Even upon stripping the findings now before us of all the aspects obnoxious to these plaintiffs, and studying their meticulous objections interposed to virtually all the findings of fact, we are unsatisfied that any sound legal reason exists for reversing the final decree appealed.
We think Penn-Texas, and the intervenor Gartman, each failed to discharge their respective obligations of supporting the alleged claims of ownership of common stock issued by Illinois Fairbanks, Morse. To be sure that defendant-corporation issued a stock certificate to Penn-Texas some time prior to the trial, but surely the court could look to representatives of Penn-Texas and to Gartman, respectively, for proof of their ownerships at the date of trial. Who else would know better? It is ridiculous to keep the point of ownership esoteric by hyper-technical quibbling. The district judge, as we have shown, held great doubts about the "real owners" of the Illinois Fairbanks, Morse stock. That doubt, which might have been dispelled, stemmed from evidence relating to the Union Bank of Switzerland and Chase Manhattan Bank. These plaintiffs cannot select what they will reveal and then expect equitable relief. Strategy has its uses but full disclosure would have been more suitable before the chancellor below. We are neither misled by, nor do we misconceive, the flimsy argument suggesting a pledge of the stock.
The only firm fragment of plaintiffs' contentions lies in the fact that there was an exchange of stock proposed. But from then on their argument proceeds on an unproven premise. For they urge there is evidence establishing disparity in value of the stock to be exchanged. From that shaky scaffolding they would erect "personal interest, advantages, and profits of the dominant shareholders and directors, R.H. Morse, Sr. and R.H. Morse, Jr." Unmentioned, of course, is that absent such disparity in value between Canadian Locomotive Co., Ltd. and Illinois Fairbanks, Morse shares the argument tied to defendant's fiduciary duty crumbles. It is our opinion that the evidence, failing to disclose such an alleged disparity as would cut ground from under the findings, underscores the intellectual traps stimulated by varying concepts of value. Long ago, Mr. Justice Brandeis wrote that: "Value is a word of many meanings." Southwestern Bell Telephone Co. v. Public Service Commission, 1923, 262 U.S. 276, 310, 43 S.Ct. 544, 554, 67 L.Ed. 981. See also, I Bonbright, Valuation of Property, 12-39 (1937); Ill.Rev.Stats. 1955, chap. 32, par. 157.18, § 18. The proposed interchange of stock was, in our opinion, the result of directors' action not ipso facto void from the face of the evidentiary facts displayed by this record.
We are satisfied that this appeal pivots on a factual controversy with plaintiffs understandably stressing inferences favorable to their position. What we have said regarding the findings of fact cuts to the core of the case and disposes of it.

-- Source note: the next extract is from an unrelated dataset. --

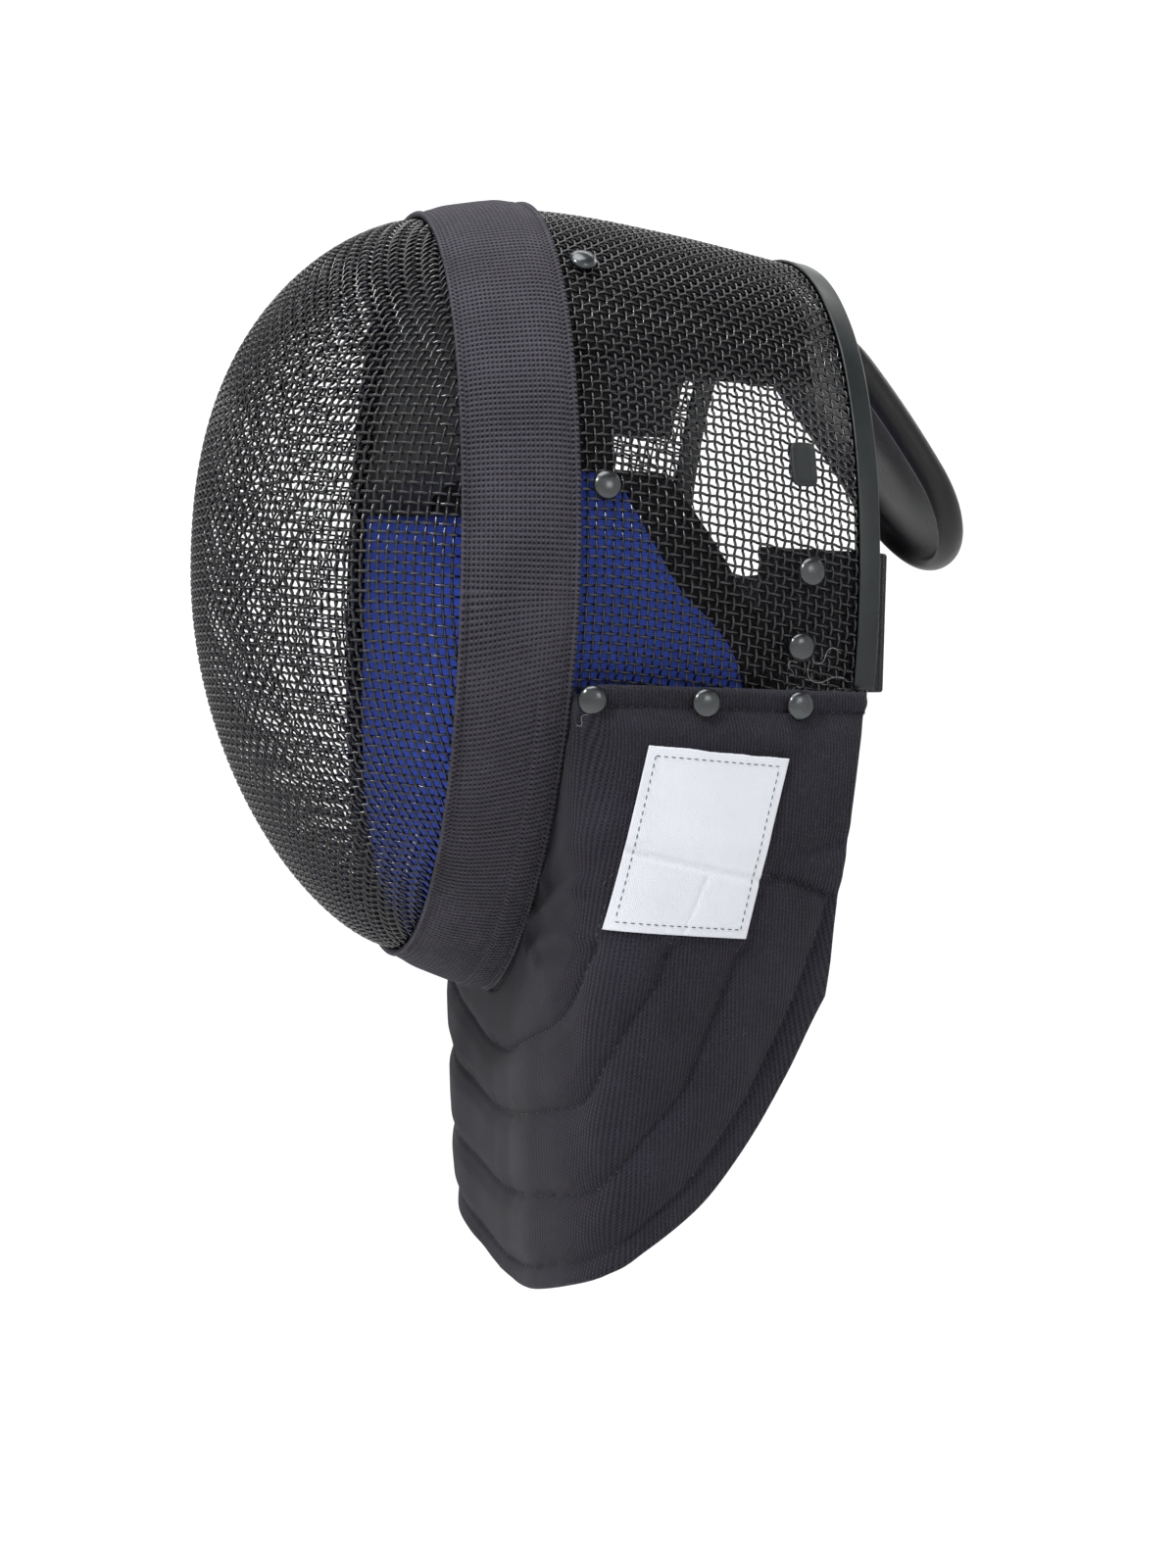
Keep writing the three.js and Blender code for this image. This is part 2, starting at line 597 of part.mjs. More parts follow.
// Padded tab behind the head, hung from the crown pad's rear face: an arc in side view, with a
// narrow neck and a round lower end
function tongue() {
  const [start, curl] = [TONGUE_SLOPE * DEGREE, TONGUE_CURL * DEGREE];
  const upAt = (angle) => new THREE.Vector3(0, Math.sin(angle), Math.cos(angle));
  const root = headPoint(CROWN_PAD_REAR, 0, PAD_OFF - TONGUE_SEAT * CROWN_PAD_WALL);
  root.y += CLEARANCE;
  root.addScaledVector(upAt(start), TONGUE_WALL / 2);
  const spine = (share) => {
    const half = (curl * share) / 2;
    const chord = TONGUE_LENGTH * share * (half > 0 ? Math.sin(half) / half : 1);
    const slope = start + half;
    return new THREE.Vector3(0, chord * Math.cos(slope), -chord * Math.sin(slope)).add(root);
  };
  const round = TONGUE_WIDTH / 2 / TONGUE_LENGTH;
  const rings = range(TONGUE_STEPS).map((share) => {
    const over = Math.max((share - (1 - round)) / round, 0);
    const narrow = THREE.MathUtils.smoothstep(TONGUE_NECK_END - share, 0, TONGUE_NECK_END);
    const tip = Math.sqrt(Math.max(1 - over * over, TONGUE_TIP * TONGUE_TIP));
    const width = (TONGUE_WIDTH / 2) * (1 - (1 - TONGUE_NECK) * narrow) * tip;
    const up = upAt(start + curl * share);
    return TONGUE_SECTION.map(({ side, thick }) =>
      spine(share)
        .add(new THREE.Vector3(side * width, 0, 0))
        .addScaledVector(up, (thick * TONGUE_WALL) / 2),
    );
  });
  const outline = TONGUE_SECTION.map(({ side, thick }) => new THREE.Vector2(side, thick));
  return named("tongue", bar(rings, outline), VINYL_FINISH);
}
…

Plaintiffs' other points concerning the quorum at the director's meetings were in the province of the fact finder below and we will leave them undisturbed.
Intercorporate transactions are expressly authorized, and indemnification of directors are provided for under the by-laws of Illinois Fairbanks, Morse, and in the state of this record we perceive no sound legal reason for invalidating those provisions.
The final decree appealed and brought here for review in causes numbered 11694, 11740 and 11750 is affirmed.